The task - Reproduce exactly the lines from the one containing "and hood hinge" through the one containing "bpy.context.scene.collection.objects.link(empty)", both included, and nothing else.

- - - - -

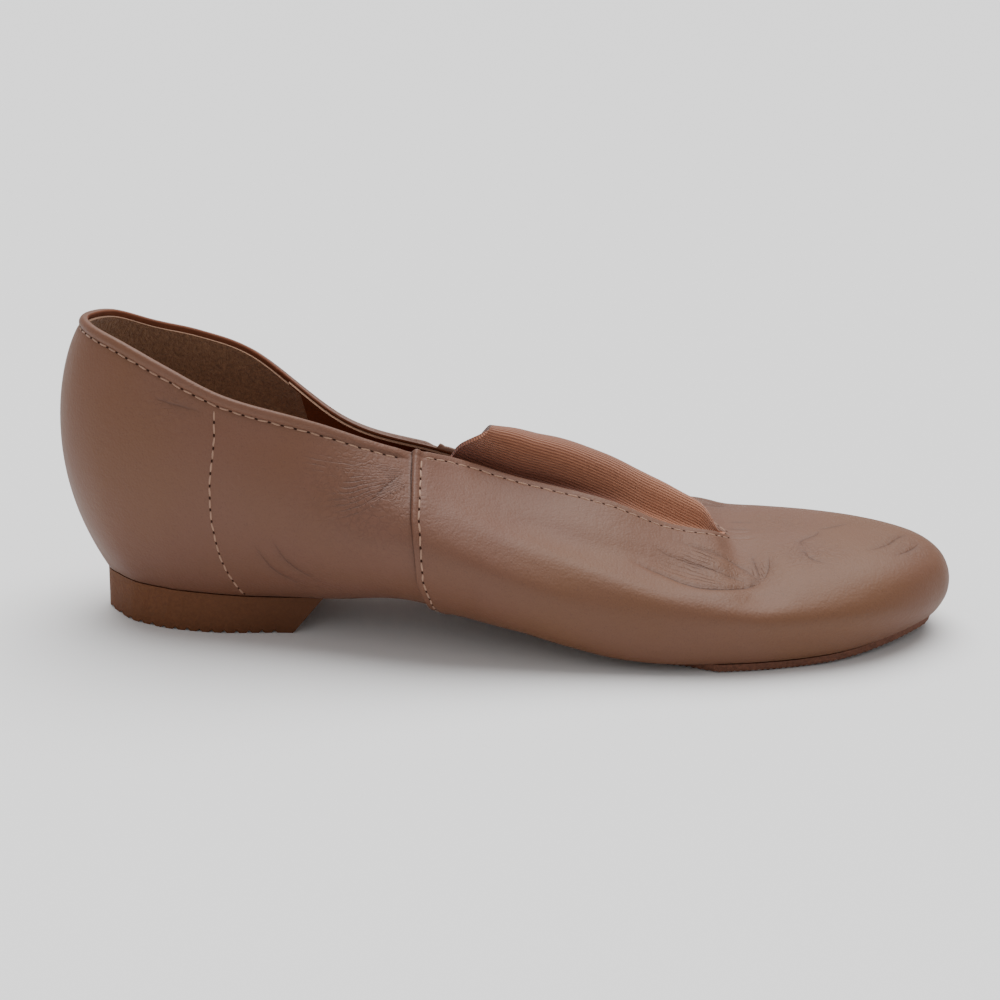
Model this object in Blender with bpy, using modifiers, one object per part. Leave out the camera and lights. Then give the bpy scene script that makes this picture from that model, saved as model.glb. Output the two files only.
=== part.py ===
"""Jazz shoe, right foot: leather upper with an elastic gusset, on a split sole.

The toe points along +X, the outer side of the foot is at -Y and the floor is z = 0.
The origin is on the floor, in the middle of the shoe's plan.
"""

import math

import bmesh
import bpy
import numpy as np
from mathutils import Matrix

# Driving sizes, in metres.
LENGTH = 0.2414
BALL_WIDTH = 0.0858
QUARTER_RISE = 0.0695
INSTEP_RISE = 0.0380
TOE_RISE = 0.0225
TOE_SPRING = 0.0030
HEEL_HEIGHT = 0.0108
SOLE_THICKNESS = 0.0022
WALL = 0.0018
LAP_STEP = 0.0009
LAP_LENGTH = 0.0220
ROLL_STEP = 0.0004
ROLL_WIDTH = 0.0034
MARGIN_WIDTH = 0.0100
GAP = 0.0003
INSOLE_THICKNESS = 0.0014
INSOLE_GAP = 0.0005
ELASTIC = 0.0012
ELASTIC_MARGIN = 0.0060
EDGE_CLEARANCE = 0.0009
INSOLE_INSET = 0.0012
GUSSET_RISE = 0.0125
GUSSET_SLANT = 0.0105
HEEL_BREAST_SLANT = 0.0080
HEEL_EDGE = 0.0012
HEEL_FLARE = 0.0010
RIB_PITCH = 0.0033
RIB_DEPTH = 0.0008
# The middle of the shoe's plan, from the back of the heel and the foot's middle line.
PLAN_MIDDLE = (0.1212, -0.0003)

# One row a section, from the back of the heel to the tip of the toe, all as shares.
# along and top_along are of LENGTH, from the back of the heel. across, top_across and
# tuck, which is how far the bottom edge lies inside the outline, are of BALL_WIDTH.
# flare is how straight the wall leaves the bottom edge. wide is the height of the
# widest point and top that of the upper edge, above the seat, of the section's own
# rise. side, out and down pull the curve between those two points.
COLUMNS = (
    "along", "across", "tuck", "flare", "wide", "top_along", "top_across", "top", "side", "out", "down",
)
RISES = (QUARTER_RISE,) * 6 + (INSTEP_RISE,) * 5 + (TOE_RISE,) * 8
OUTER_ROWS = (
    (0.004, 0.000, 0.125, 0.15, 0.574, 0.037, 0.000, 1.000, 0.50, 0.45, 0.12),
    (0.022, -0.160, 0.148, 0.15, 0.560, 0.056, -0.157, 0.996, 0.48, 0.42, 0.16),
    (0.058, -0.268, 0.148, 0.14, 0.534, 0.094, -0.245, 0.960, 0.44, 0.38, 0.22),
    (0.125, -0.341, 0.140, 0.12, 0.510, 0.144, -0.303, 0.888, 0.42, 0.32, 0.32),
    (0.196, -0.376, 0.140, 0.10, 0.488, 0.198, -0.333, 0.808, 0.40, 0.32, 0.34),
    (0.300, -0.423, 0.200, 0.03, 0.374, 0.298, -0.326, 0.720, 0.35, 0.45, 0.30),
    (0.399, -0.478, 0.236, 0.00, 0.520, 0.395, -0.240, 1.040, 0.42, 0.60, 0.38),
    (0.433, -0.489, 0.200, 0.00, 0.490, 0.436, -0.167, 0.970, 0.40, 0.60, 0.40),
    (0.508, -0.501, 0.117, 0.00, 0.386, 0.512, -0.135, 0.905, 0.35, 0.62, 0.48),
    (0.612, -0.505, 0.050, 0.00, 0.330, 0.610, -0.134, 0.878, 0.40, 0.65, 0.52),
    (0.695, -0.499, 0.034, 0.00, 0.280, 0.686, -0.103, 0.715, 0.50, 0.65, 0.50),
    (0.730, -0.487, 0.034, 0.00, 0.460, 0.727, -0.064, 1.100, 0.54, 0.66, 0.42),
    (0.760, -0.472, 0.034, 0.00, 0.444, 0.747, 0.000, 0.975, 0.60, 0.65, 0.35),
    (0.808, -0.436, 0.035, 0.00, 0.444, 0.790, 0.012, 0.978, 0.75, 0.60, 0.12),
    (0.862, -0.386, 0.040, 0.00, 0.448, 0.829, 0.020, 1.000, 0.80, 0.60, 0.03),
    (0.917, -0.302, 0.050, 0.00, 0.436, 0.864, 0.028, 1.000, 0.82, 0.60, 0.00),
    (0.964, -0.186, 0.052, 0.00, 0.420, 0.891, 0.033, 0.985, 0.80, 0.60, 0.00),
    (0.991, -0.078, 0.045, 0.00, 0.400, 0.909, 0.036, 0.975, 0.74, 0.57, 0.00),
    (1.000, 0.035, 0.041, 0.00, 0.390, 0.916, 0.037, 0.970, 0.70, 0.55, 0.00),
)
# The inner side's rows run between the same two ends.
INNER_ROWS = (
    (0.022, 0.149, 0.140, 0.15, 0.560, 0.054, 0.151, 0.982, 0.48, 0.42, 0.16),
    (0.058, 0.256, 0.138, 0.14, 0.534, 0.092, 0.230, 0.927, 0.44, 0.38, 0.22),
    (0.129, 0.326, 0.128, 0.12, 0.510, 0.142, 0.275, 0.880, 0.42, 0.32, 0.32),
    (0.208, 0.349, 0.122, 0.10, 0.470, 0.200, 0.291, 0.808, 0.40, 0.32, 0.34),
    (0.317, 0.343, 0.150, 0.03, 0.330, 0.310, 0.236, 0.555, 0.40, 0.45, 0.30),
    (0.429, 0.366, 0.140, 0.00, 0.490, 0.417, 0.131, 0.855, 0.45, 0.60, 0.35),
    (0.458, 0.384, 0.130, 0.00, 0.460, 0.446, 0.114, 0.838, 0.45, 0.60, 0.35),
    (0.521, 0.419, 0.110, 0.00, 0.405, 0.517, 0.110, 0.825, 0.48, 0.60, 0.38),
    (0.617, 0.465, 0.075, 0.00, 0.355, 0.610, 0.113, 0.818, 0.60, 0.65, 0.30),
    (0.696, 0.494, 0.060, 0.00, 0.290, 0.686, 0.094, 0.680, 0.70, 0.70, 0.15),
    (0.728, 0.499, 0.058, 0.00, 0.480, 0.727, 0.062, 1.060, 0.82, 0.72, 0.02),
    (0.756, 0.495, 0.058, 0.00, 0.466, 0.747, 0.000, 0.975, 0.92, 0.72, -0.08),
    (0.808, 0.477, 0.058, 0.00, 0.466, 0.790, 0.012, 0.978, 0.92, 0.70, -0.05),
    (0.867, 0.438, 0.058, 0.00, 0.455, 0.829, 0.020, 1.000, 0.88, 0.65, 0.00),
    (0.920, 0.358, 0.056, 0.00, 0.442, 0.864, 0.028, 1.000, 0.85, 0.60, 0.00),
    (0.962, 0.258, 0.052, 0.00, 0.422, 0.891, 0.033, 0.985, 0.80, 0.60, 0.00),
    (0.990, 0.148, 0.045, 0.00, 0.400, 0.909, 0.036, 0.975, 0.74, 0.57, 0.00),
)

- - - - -

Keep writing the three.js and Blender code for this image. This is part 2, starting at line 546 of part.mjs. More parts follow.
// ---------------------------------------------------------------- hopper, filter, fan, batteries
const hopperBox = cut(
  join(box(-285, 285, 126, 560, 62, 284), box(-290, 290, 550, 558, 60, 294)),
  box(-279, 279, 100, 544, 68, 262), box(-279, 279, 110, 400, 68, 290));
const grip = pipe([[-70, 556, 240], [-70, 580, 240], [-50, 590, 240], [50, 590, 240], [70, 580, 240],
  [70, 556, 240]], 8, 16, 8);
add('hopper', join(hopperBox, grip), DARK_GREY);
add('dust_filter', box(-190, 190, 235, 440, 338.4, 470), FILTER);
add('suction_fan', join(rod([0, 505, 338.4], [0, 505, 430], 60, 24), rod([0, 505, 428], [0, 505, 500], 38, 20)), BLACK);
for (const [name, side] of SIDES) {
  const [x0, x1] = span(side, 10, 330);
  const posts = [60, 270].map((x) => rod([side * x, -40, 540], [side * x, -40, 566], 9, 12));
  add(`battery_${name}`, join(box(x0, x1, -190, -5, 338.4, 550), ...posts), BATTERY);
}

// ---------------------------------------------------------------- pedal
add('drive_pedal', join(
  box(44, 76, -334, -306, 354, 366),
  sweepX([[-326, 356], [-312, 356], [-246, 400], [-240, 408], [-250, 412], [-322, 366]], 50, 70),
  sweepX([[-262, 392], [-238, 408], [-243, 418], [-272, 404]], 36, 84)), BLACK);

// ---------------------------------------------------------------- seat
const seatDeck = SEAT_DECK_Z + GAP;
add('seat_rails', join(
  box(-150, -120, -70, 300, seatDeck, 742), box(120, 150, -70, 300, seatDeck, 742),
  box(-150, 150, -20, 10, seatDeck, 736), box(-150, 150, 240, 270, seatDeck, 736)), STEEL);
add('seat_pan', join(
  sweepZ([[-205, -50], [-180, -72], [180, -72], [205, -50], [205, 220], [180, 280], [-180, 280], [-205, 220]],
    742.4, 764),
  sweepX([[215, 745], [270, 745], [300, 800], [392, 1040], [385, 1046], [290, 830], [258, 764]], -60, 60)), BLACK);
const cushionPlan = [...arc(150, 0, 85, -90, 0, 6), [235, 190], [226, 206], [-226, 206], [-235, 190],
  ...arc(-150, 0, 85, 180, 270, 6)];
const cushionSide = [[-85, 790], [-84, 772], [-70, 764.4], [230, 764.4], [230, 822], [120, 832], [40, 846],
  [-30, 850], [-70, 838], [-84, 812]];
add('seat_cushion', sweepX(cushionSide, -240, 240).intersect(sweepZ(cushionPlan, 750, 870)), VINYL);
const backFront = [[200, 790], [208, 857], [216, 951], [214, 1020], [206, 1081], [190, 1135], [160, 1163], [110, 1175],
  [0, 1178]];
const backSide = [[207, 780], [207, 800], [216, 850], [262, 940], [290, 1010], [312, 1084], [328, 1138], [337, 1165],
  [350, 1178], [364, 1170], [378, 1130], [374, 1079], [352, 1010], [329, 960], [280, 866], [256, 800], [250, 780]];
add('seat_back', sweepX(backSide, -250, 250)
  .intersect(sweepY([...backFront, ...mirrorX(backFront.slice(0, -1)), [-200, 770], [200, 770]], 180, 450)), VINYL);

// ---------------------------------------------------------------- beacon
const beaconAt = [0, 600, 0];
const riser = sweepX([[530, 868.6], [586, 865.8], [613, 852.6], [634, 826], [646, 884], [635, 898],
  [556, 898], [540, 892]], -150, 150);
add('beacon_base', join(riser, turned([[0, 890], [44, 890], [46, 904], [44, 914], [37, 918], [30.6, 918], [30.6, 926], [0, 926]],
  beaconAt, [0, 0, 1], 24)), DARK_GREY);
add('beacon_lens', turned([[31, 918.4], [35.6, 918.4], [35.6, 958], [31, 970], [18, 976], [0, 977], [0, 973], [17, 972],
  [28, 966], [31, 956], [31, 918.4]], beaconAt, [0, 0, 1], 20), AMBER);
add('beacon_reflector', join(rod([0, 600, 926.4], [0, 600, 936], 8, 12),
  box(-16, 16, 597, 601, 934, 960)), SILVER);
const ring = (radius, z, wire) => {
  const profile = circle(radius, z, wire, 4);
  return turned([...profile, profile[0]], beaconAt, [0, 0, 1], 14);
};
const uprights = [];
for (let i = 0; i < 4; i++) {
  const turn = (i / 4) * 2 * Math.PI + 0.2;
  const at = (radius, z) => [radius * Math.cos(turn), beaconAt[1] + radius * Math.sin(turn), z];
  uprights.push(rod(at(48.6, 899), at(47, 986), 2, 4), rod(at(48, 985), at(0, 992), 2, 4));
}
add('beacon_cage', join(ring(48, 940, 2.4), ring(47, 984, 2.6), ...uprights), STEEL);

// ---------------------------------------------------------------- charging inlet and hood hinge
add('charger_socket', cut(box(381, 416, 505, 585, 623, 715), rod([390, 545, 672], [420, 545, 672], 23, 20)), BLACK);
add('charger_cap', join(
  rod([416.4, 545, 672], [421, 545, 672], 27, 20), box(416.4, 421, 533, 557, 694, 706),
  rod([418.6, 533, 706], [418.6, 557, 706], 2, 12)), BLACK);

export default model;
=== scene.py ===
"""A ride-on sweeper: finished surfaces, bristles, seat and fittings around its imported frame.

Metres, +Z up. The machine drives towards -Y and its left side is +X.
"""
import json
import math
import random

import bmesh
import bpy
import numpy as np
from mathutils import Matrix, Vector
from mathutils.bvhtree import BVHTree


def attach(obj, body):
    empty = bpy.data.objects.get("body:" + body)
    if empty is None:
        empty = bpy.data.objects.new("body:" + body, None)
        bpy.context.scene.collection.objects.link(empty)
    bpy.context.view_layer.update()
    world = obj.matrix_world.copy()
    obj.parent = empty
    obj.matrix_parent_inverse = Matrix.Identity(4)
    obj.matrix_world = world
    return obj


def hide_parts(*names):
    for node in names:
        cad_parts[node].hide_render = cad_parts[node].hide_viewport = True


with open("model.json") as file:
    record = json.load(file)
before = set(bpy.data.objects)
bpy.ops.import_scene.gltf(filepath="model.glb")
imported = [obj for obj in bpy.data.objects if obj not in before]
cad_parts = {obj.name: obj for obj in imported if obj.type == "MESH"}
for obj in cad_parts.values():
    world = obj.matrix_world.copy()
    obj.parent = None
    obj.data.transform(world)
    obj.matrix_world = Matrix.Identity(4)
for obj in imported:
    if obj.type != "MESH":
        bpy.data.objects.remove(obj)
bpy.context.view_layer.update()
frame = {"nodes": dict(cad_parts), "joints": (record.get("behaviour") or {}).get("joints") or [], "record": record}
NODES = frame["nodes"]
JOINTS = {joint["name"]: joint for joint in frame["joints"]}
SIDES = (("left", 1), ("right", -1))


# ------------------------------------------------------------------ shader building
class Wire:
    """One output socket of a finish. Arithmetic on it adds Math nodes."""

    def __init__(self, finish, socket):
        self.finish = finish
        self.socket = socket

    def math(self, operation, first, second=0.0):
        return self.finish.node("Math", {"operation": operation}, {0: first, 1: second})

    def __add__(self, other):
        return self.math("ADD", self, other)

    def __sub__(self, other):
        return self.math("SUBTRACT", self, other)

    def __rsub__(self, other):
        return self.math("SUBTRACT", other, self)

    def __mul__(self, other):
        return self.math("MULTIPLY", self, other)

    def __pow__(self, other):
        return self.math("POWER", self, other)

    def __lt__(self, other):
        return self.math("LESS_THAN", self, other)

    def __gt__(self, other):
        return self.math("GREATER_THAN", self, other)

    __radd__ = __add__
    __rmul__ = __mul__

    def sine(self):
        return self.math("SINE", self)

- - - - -

Solution to the exercise -
// ---------------------------------------------------------------- charging inlet and hood hinge
add('charger_socket', cut(box(381, 416, 505, 585, 623, 715), rod([390, 545, 672], [420, 545, 672], 23, 20)), BLACK);
add('charger_cap', join(
  rod([416.4, 545, 672], [421, 545, 672], 27, 20), box(416.4, 421, 533, 557, 694, 706),
  rod([418.6, 533, 706], [418.6, 557, 706], 2, 12)), BLACK);

export default model;
=== scene.py ===
"""A ride-on sweeper: finished surfaces, bristles, seat and fittings around its imported frame.

Metres, +Z up. The machine drives towards -Y and its left side is +X.
"""
import json
import math
import random

import bmesh
import bpy
import numpy as np
from mathutils import Matrix, Vector
from mathutils.bvhtree import BVHTree


def attach(obj, body):
    empty = bpy.data.objects.get("body:" + body)
    if empty is None:
        empty = bpy.data.objects.new("body:" + body, None)
        bpy.context.scene.collection.objects.link(empty)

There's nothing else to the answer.